Alumnus promotes high tech in keeping the high touch in health care

S. Vincent Grasso, D.O.’91, M.S.I.S., M.B.A., strives to give clinicians an invaluable new tool in providing health care that’s truly high-quality, hands-on and patient-centered: artificial intelligence (AI). The surgeon, solution/software architect and medical informaticist is the global practice lead in Healthcare and Life Sciences for IPsoft, the global leader in enterprise AI and the world’s largest privately owned AI company.


“Technology will change health care dramatically in the coming years, so tool up on your technology expertise, or you will find yourself sitting on the bleachers.”

He’s likely the only doctor of osteopathic medicine to serve in such a role. 

“Our products are undergoing integration into the health care delivery ecosystem and will play a significant role in decreasing the cost of health care, improving clinical outcomes and increasing patient satisfaction – the proverbial Triple Aim,” he says. 

As a postdoctoral associate in advanced laparoscopic surgery with the Yale University School of Medicine’s surgery department in the late 1990s, he also served as a medical informatics fellow and program manager in the NASA Yale Commercial Space Center for Medical Informatics and Technology Applications. 

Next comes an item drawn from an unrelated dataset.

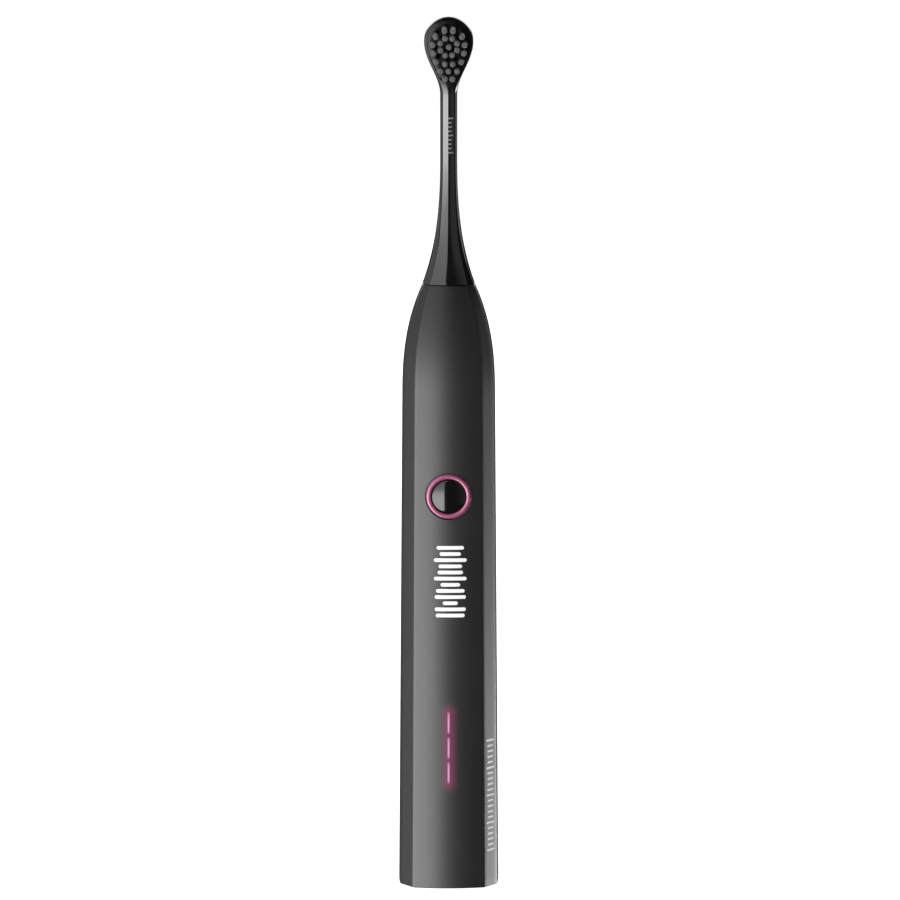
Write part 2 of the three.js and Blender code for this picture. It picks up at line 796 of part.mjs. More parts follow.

In that role, he created the concept of “extreme telemedicine” and led a team of Yale researchers, MIT engineers and U.S. Defense Department personnel in using advanced technologies and medical devices to monitor the endurance, physiological status and the effects of extreme exertion, low oxygen and the cold on Mount Everest climbers and base camp team members. He and his base camp colleagues also set up a telecommunications connection to enable the transfer of text, audio and video for live daily rounds with physicians and researchers back at Yale-New Haven Hospital and Walter Reed Medical Center. These projects proved that multidisciplined personnel and cutting-edge technology could enable the delivery of reliable and consistent health care between patients and providers at great distances. 

A serial entrepreneur, Grasso joined IPsoft as the company seeks to help health care organizations utilize Amelia, the technology industry’s “most-human” digital product. With its ability to converse with users and access multiple systems of records, Amelia is designed to handle tasks such as scheduling appointments, managing patient information and facilitating communication among health care providers, patients, their care givers, pharmacies and insurance companies. For example, Amelia could contact diabetic patients to have them check their blood sugar levels and report those numbers back. The technology also could give providers patients’ information prior to their appointments. 

“Think about a typical patient examination of 20 minutes. A significant portion of that time involves tasks that do not involve problem solving or direct patient-provider engagement,” he says. “In my opinion, many of these activities could be handled by Amelia along or in conjunction with our staff, resulting in a sizable efficiency increase and reduction of physician burnout.” 

“ AI entering the clinician toolbox is exciting and starting to happen, delivering on its promise. I see this as a major win-win for all parties – happy providers, happy patients, and that’s not a bad place to be.” 

Grasso does not want to reduce providers’ time spent with patients, but rather to optimize it. He practices twice a week in a large Newark, NJ, clinic that serves medically underserved and economically disadvantaged patients, and makes house calls after his clinic hours. He is using his many years of treating patients to imagine and develop new ways to deploy Amelia ethically and with input from relevant stakeholders. That goal requires medical students to better understand technology, he says. Through his own career, Grasso has worked to augment his medical expertise with knowledge in other areas, including by earning an M.B.A. at the University of Massachusetts- Amherst and a master of science in information systems degree from the New Jersey Institute of Technology. He’s also a certified project manager. 

“All medical students would greatly benefit from taking a database, programming and business process notation mapping course,” he says. “Technology will change health care dramatically in the coming years, so tool up on your technology expertise, or you will find yourself sitting on the bleachers. 

“Clinicians are always eager to learn and apply new tools and techniques to better serve their patients,” he adds. “AI entering the clinician toolbox is exciting and starting to happen, delivering on its promise. I see this as a major win-win for all parties – happy providers, happy patients, and that’s not a bad place to be.”